Many questions, however,  remain unanswered, including:

  • why the five-member Holy See commission set up to look into Boeselager’s dismissal was made up of three individuals closely associated with the trust, none of whom wished to speak publicly about it;
  • why the commission’s work was rushed and completed ahead of schedule, but in time for Boeselager to be reinstated and to withdraw the complaint against the trustee;
  • what the precise reasons were for Boeselager’s brother, Georg, being appointed to the board of the Vatican Bank in December;
  • and why the trustee was so threatening and reluctant to have any basic information related to the CPVG trust published, including its name.  

 

Dispute between the Holy See and the Order

The dispute between the Order of Malta and the Vatican began late last year when Fra’ Festing dismissed Grand Chancellor Albrecht Freiherr von Boeselager, the Order’s third most senior leader.

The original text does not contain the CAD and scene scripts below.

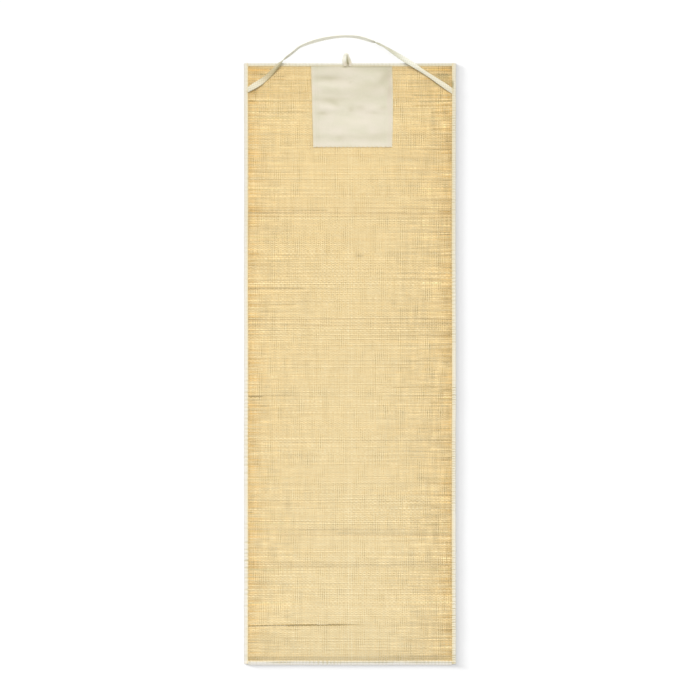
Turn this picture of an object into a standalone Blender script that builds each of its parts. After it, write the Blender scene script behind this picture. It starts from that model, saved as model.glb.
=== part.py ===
"""A straw beach mat, laid out flat with its head end towards +Y.

The woven straw panel is edged all round with a folded cotton tape. A plain cotton pocket is sewn
on at the head end, a cotton strap arches from one side edge to the other, past the head edge, and
a short loop of narrow tape stands at the middle of the head edge. The underside lies on z = 0.
"""

import math
from collections import namedtuple

import bmesh
import bpy
import numpy as np

MM = 0.001

# Driving dimensions, in metres
MAT_WIDTH = 0.600
MAT_LENGTH = 1.700
STRAP_REACH = 0.079
PANEL_THICKNESS = 0.0026
PANEL_EDGE_THICKNESS = 0.0020
PANEL_INSET = 0.0022
TAPE_THICKNESS = 0.0010
STRAP_THICKNESS = 0.0015
LOOP_THICKNESS = 0.0012
POCKET_THICKNESS = 0.0010
GAP = 0.0003

# How far each edge tape reaches in from the mat's outer edge
SIDE_REACH = 0.0115
HEAD_REACH = 0.0085
FOOT_REACH = 0.0120

# The whole is centred on the origin, strap and all
HALF_WIDTH = MAT_WIDTH / 2
HEAD_EDGE = (MAT_LENGTH - STRAP_REACH) / 2
FOOT_EDGE = HEAD_EDGE - MAT_LENGTH

# The panel's edge is pinched between the two layers of tape, and sinks to the floor further in
PINCHED_HEIGHT = TAPE_THICKNESS + GAP
LIFT_START = 0.0275
EDGE_WANDER = 0.0006
LEFT_WANDERS = 3
RIGHT_WANDERS = 2
HEAD_WANDERS = 1
FOOT_WANDERS = 2

# Faint swells of the straw's upper face: turns per metre across and along, in radians
SWELL = 0.00025
Swell = namedtuple("Swell", "across along start")
SWELLS = (
    Swell(9.0, 4.1, 0.6),
    Swell(-5.0, 14.0, 0.0),
    Swell(21.0, 6.3, 2.0),
)

# One row of straws has sunk and parted near the foot end, deepest at the left edge
PARTED_ROW_FROM_HEAD = 1.5895
PARTED_ROW_RISE = 0.0100
PARTED_ROW_DEPTH = 0.0012
PARTED_ROW_HALF_WIDTH = 0.0035
PARTED_ROW_END = 0.030

# The pocket, measured from the mat's middle line and head edge
POCKET_LEFT = -0.1073
POCKET_RIGHT = 0.1218
POCKET_DEPTH = 0.2272
POCKET_CLEARANCE = 0.0004
SEWN_MARGIN = 0.0200
HEM_WIDTH = 0.0170
HEM_EXTRA = 0.0005
HEM_STEP = 0.0020

# Colours, linear, and roughness
STRAW = ("straw", (0.82, 0.64, 0.34), 0.65)
EDGE_TAPE = ("edge_tape", (0.87, 0.80, 0.66), 0.9)
POCKET_CLOTH = ("pocket_cloth", (0.80, 0.74, 0.58), 0.9)
WEBBING = ("webbing", (0.86, 0.80, 0.67), 0.9)

# Soft folds of the pocket: place of each crest, its half length and half width, height and turn
Fold = namedtuple("Fold", "across_mm below_mm half_length_mm half_width_mm height_mm turn_deg")
POCKET_FOLDS = (
    Fold(-52, 26, 60, 13, 1.6, 2),
    Fold(35, 30, 55, 14, 0.9, -4),
    Fold(88, 44, 34, 11, 1.7, 48),
    Fold(-40, 72, 75, 14, 1.5, -3),
    Fold(62, 82, 60, 15, 1.1, 3),
    Fold(-62, 126, 42, 9, 1.3, -5),
    Fold(10, 112, 50, 13, 0.9, 8),
    Fold(76, 130, 45, 10, 1.0, -3),
    Fold(-8, 188, 80, 22, 0.6, 4),
)

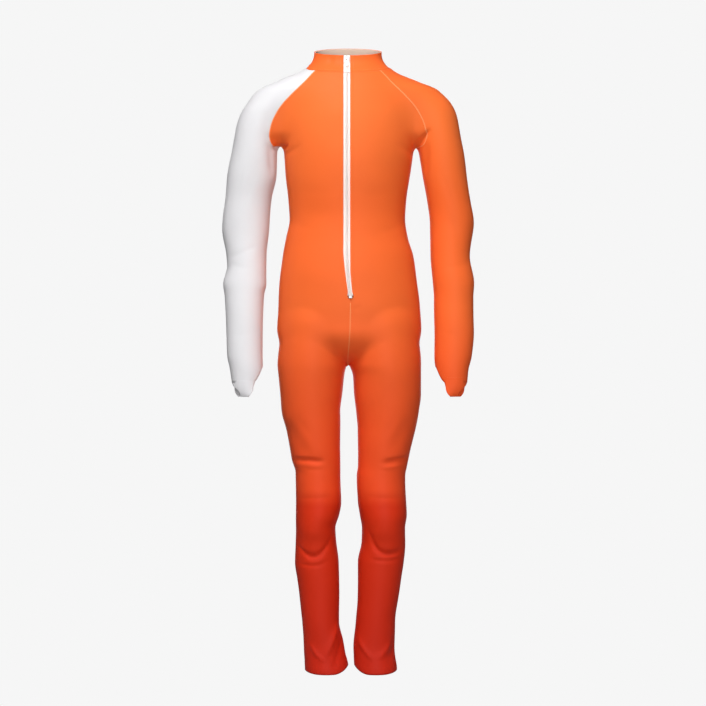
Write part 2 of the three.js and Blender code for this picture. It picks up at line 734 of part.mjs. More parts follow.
// The bottom stop closes the chain's end
function stopGeometry() {
  const ends = [ZIP.bottom + ZIP.stopHeight, ZIP.bottom + 0.5].map((z) => (offset) => {
    const p = pointAcross(lookUp(CENTRE, z).x + offset, z, 0, -1);
    return [p, outwardAt(p)];
  });
  const depth = ZIP.tapeDepth - CLEARANCE - ZIP.stopWall;
  return stripGeometry(ends, [-ZIP.stopHalf, 0, ZIP.stopHalf], depth, ZIP.stopWall);
}

// Frame of the slider: X across, the second axis up along the zip, the third out of the chest
function sliderFrame() {
  const middle = lookUp(CENTRE, NECK_HEIGHT).x;
  const [low, high] = [0.5, 1].map((share) => collarPoint(collarAngle(middle, share), share));
  const up = high.clone().sub(low).setX(0).normalize();
  const across = vector(1, 0, 0);
  return new THREE.Matrix4().makeBasis(across, up, across.clone().cross(up)).setPosition(low.lerp(high, 0.5));
}

const wasm = await Module();
wasm.setup();

function solidOf(geometry) {
  const bare = geometry.clone().deleteAttribute('normal').deleteAttribute('uv');
  const merged = mergeVertices(bare, 1e-4);
  return new wasm.Manifold(new wasm.Mesh({
    numProp: 3,
    vertProperties: new Float32Array(merged.attributes.position.array),
    triVerts: new Uint32Array(merged.index.array),
  }));
}

function geometryOf(solid) {
  const mesh = solid.getMesh();
  const geometry = new THREE.BufferGeometry();
  geometry.setAttribute('position', new THREE.BufferAttribute(new Float32Array(mesh.vertProperties), 3));
  geometry.setIndex(new THREE.BufferAttribute(new Uint32Array(mesh.triVerts), 1));
  geometry.computeVertexNormals();
  return geometry;
}

function outline(points) {
  return new THREE.Shape(points.map(([x, y]) => new THREE.Vector2(x, y)));
}

// The slider: a channel over the chain with a lug that holds the pull
function sliderGeometry() {
  const { halfWidth, halfInside, height, plate, flange } = SLIDER;
  const channel = outline([
    [-halfWidth, -flange], [-halfInside, -flange], [-halfInside, 0], [halfInside, 0], [halfInside, -flange],
    [halfWidth, -flange], [halfWidth, plate * 0.6], [halfInside, plate], [-halfInside, plate],
    [-halfWidth, plate * 0.6],
  ]);
  const body = new THREE.ExtrudeGeometry(channel, { depth: height, bevelEnabled: false });
  body.rotateX(Math.PI / 2).applyMatrix4(new THREE.Matrix4().makeScale(1, -1, 1));
  body.translate(0, -height / 2, 0);
  body.setIndex(flipped([...Array(body.attributes.position.count).keys()]));
  const lug = outline([
    [-LUG.halfLength, plate / 2], [LUG.halfLength, plate / 2], [LUG.halfLength, LUG.top - 1.2],
    [LUG.halfLength - 1.2, LUG.top], [1.2 - LUG.halfLength, LUG.top], [-LUG.halfLength, LUG.top - 1.2],
  ]);
  lug.holes.push(outline([
    [-LUG.halfGap, LUG.gapFrom], [-LUG.halfGap, LUG.gapTo],
    [LUG.halfGap, LUG.gapTo], [LUG.halfGap, LUG.gapFrom],
  ]));
  const arch = new THREE.ExtrudeGeometry(lug, { depth: LUG.width, bevelEnabled: false });
  arch.translate(0, 0, -LUG.width / 2);
  arch.applyMatrix4(new THREE.Matrix4().makeBasis(vector(0, 1, 0), vector(0, 0, 1), vector(1, 0, 0)));
  return geometryOf(solidOf(body).add(solidOf(arch))).applyMatrix4(sliderFrame());
}

// The pull hangs from the lug by its top bar, its tip held a little clear of the chain
function pullGeometry() {
  const half = PULL.wall / 2;
  const { halfTop, halfTip, length } = PULL;
  const plate = outline([
    [-halfTop, half - 0.5], [-halfTop + 0.5, half], [halfTop - 0.5, half], [halfTop, half - 0.5],
    [halfTop, -6], [halfTip, 2 - length], [halfTip - 1.4, -length],
    [1.4 - halfTip, -length], [-halfTip, 2 - length], [-halfTop, -6],
  ]);
  const body = new THREE.ExtrudeGeometry(plate, { depth: PULL.wall, bevelEnabled: false });
  body.translate(0, 0, -half);
  const eye = new THREE.BoxGeometry(PULL.eyeWidth, PULL.eyeEnd - half, 2 * PULL.wall);
  eye.translate(0, -(PULL.eyeEnd + half) / 2, 0);
  const grip = new THREE.CylinderGeometry(PULL.grip, PULL.grip, 2 * PULL.wall, 12);
  grip.rotateX(Math.PI / 2).translate(0, -PULL.gripAt, 0);
  const pierced = geometryOf(solidOf(body).subtract(solidOf(eye)).subtract(solidOf(grip)));
  return pierced.rotateX(-radians(PULL.rest)).translate(0, 0, HINGE_LIFT).applyMatrix4(sliderFrame());
}

// The finger loop of one cuff
function loopGeometry(side) {
  const s = lookUp(side < 0 ? RIGHT_ARM : LEFT_ARM, CUFF.tongue);
  const reach = (s.outer - s.inner) / 2;
  const centre = vector((side * (s.outer + s.inner)) / 2, -s.forward, 0);
  const turn = radians(90 + CUFF.turn);
  const out = vector(-side * Math.cos(turn), -Math.sin(turn), 0);
  const across = vector(-side * Math.sin(turn), Math.cos(turn), 0);
  const grid = [];
  for (let r = 0; r < LOOP_ROWS; r += 1) {
    const row = LOOP.rows[r];
    const [, drop, inset, outerReach, innerReach, bow] = row;
    const points = [];
    for (let c = 0; c <= LOOP_COLUMNS; c += 1) {
      const q = mix(-outerReach, innerReach, c / LOOP_COLUMNS);
      const sag = reach - Math.sqrt(reach ** 2 - q ** 2);
      points.push(centre.clone().addScaledVector(across, q).addScaledVector(out, reach - inset - bow * sag)
        .setZ(CUFF.tongue - drop));
    }
    grid.push(points);
  }
  const inner = grid.map((points, r) => points.map((p, c) => {
    const down = grid[Math.min(r + 1, LOOP_ROWS - 1)][c].clone().sub(grid[Math.max(r - 1, 0)][c]);
    const wide = points[Math.min(c + 1, LOOP_COLUMNS)].clone().sub(points[Math.max(c - 1, 0)]);
    return p.clone().addScaledVector(wide.cross(down).normalize(), side * WALL);
  }));
  return wallGeometry(grid, inner);
}

const frontOffsets = (side, from, to) => [from, (from + to) / 2, to].map((offset) => side * offset);

for (const [side, name] of [[-1, 'right'], [1, 'left']]) {
  add(`front_${name}`, clothGeometry(panelRows(side, -1)), ORANGE);
  add(`back_${name}`, clothGeometry(panelRows(side, 1)), ORANGE);
  add(`sleeve_${name}`, clothGeometry(sleeveRows(side)), side < 0 ? WHITE : ORANGE);
  add(`finger_loop_${name}`, loopGeometry(side), side < 0 ? WHITE : ORANGE);
  const offsets = frontOffsets(side, ZIP.tapeFrom, ZIP.tapeTo);
  add(`zip_tape_${name}`, stripGeometry(zipStations(), offsets, ZIP.tapeDepth, ZIP.tapeWall), ZIP_WHITE);
}
const chainDepth = ZIP.tapeDepth - CLEARANCE - ZIP.chainWall;
const chainOffsets = frontOffsets(1, -ZIP.chainHalf, ZIP.chainHalf);
add('zip_chain', stripGeometry(zipStations(), chainOffsets, chainDepth, ZIP.chainWall), ZIP_WHITE);
add('zip_stop', stopGeometry(), ZIP_WHITE);
add('zip_slider', sliderGeometry(), METAL);
add('zip_pull', pullGeometry(), METAL);
add('collar', collarGeometry(COLLAR.shares, 0, 0, WALL), ORANGE);
add('collar_lining', collarGeometry(LINING.shares, LINING.skip, WALL + CLEARANCE, LINING.wall), WHITE);

export default group;
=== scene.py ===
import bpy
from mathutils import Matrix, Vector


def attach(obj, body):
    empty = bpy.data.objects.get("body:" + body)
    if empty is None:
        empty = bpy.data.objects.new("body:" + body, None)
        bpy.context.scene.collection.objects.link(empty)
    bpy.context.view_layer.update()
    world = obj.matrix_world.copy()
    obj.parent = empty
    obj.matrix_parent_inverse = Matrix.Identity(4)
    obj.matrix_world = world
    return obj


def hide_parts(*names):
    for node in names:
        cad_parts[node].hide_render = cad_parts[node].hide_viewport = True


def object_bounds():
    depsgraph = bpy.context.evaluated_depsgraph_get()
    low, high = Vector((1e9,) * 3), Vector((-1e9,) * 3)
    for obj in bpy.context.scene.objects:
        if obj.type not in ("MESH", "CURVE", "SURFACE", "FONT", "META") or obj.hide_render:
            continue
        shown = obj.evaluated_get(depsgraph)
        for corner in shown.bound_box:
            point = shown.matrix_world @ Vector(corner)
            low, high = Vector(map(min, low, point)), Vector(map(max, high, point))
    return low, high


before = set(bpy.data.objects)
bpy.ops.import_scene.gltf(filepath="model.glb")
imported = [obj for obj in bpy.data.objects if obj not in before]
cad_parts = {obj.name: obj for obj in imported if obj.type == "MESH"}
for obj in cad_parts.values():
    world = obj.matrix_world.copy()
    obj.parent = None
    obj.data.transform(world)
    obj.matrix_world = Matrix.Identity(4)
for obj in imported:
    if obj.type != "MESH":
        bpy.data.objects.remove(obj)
CAD_BOX = [list(corner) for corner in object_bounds()]

import math
import bpy
import numpy as np

# The studio: a pale sweep under and behind the suit and a pale backdrop right round it, one large soft light
# high in front, a broad fill from the front, one from behind and a low world light. The camera stands 3 m
# off, level with the middle of the suit. Sweep and backdrop show one plain colour, without shadows.
CAMERA_PLACE = (0.0095, -3.0, -0.5344)
CAMERA_LENS = 80.7
FLOOR_HEIGHT = CAD_BOX[0][2] - 0.08
SWEEP = {"half_width": 6.0, "front": -6.0, "bend_from": 2.6, "bend": 1.2, "top": 5.0}
SWEEP_COLOUR = (0.922, 0.922, 0.922, 1)
LIGHT_AIM = (0.0, 0.0, -0.45)
WORLD_STRENGTH = 0.2
SOFT_LIGHTS = [
    ("key_light", (-0.35, -1.25, 1.35), 0.8, 36),
    ("fill_light", (0.3, -3.3, -0.3), 2.2, 50),
    ("rear_light", (0.0, 2.3, -0.1), 2.0, 34),
]

camera = bpy.data.objects.new("camera", bpy.data.cameras.new("camera"))
camera.location = CAMERA_PLACE
camera.rotation_euler = (math.radians(90), 0, 0)
camera.data.lens = CAMERA_LENS
bpy.context.collection.objects.link(camera)
bpy.context.scene.camera = camera
bpy.context.scene.view_settings.view_transform = "Standard"

for name, place, size, power in SOFT_LIGHTS:
    light = bpy.data.lights.new(name, "AREA")
    light.shape = "SQUARE"
    light.size = size
    light.energy = power
    lamp = bpy.data.objects.new(name, light)
    lamp.location = place
    lamp.visible_camera = False
    aim = np.array(LIGHT_AIM) - np.array(place)
    lamp.rotation_euler = (math.acos(-aim[2] / np.linalg.norm(aim)), 0, math.atan2(-aim[0], aim[1]))
    bpy.context.collection.objects.link(lamp)

world = bpy.data.worlds.new("studio")
world.use_nodes = True
world.node_tree.nodes["Background"].inputs["Color"].default_value = (1, 1, 1, 1)
world.node_tree.nodes["Background"].inputs["Strength"].default_value = WORLD_STRENGTH
bpy.context.scene.world = world


def sweep_profile():
    turn = [math.radians(a) for a in range(0, 91, 6)]
    back, bend = SWEEP["bend_from"], SWEEP["bend"]
    curve = [(back + bend * math.sin(a), FLOOR_HEIGHT + bend * (1 - math.cos(a))) for a in turn]
    return [(SWEEP["front"], FLOOR_HEIGHT)] + curve + [(back + bend, SWEEP["top"])]


profile = sweep_profile()
sweep_mesh = bpy.data.meshes.new("sweep")
sweep_mesh.from_pydata(
    [(x, y, z) for x in (-SWEEP["half_width"], SWEEP["half_width"]) for y, z in profile], [],
    [(i, i + 1, len(profile) + i + 1, len(profile) + i) for i in range(len(profile) - 1)],
)
sweep = bpy.data.objects.new("sweep", sweep_mesh)
bpy.context.collection.objects.link(sweep)
sweep_finish = bpy.data.materials.new("sweep_paper")
sweep_finish.use_nodes = True
paper = sweep_finish.node_tree.nodes["Principled BSDF"]
paper.inputs["Base Color"].default_value = (0.3, 0.3, 0.3, 1)
paper.inputs["Roughness"].default_value = 0.95
paper.inputs["Specular IOR Level"].default_value = 0.0
seen_paper = sweep_finish.node_tree.nodes.new("ShaderNodeEmission")
seen_paper.inputs["Color"].default_value = SWEEP_COLOUR
seen_or_lit = sweep_finish.node_tree.nodes.new("ShaderNodeMixShader")
ray = sweep_finish.node_tree.nodes.new("ShaderNodeLightPath")
paper_links = sweep_finish.node_tree.links
paper_links.new(ray.outputs["Is Camera Ray"], seen_or_lit.inputs[0])
paper_links.new(paper.outputs[0], seen_or_lit.inputs[1])
paper_links.new(seen_paper.outputs[0], seen_or_lit.inputs[2])
paper_links.new(seen_or_lit.outputs[0], sweep_finish.node_tree.nodes["Material Output"].inputs["Surface"])
sweep_mesh.materials.append(sweep_finish)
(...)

Boeselager was asked to resign and, when he twice refused, was dismissed on grounds of insubordination.

The primary issue behind the call for Boeselager’s resignation was that he was deemed ultimately responsible, following the Order’s own internal commission of inquiry, for allowing contraceptives to be distributed by the Knights’ humanitarian arm. The Order also said there had been other “confidential” factors in play, as well as a “failure of trust.”

Boeselager protested the charges and argued against the manner of his dismissal. He called for his case to be heard by a tribunal of the Order and appealed to the Pope, who then appointed a five-member commission to look into the unusual circumstances of his sacking.

Fra’ Festing refused to cooperate, saying the commission was interfering in the Order’s sovereignty and right to govern its own internal affairs.

On Jan. 10 the Knights again defended their decision to dismiss Boeselager, calling it “an internal act of governance”. The Order added that the Holy See commission, which is mandated to complete its work on Jan. 31, was “legally irrelevant” given the Order’s sovereignty.

The Holy See, in turn, reiterated on Jan. 17 its confidence in its commission of inquiry and indicated it was awaiting its report “in order to adopt, within its area of competence, the most fitting decisions for the good of the Sovereign Military Order of Malta and of the Church.”

The Grand Master resigned Jan. 24. The following day Pope Francis declared all actions taken by Fra’ Festing and its governing council after Boeselager’s dismissal “null and void.” The Order’s governing council voted to accept Fra’ Festing’s resignation on Jan. 28, and the Pope subsequently appointed a special delegate, Archbishop Giovanni Becciu, to represent the Holy See to the Order.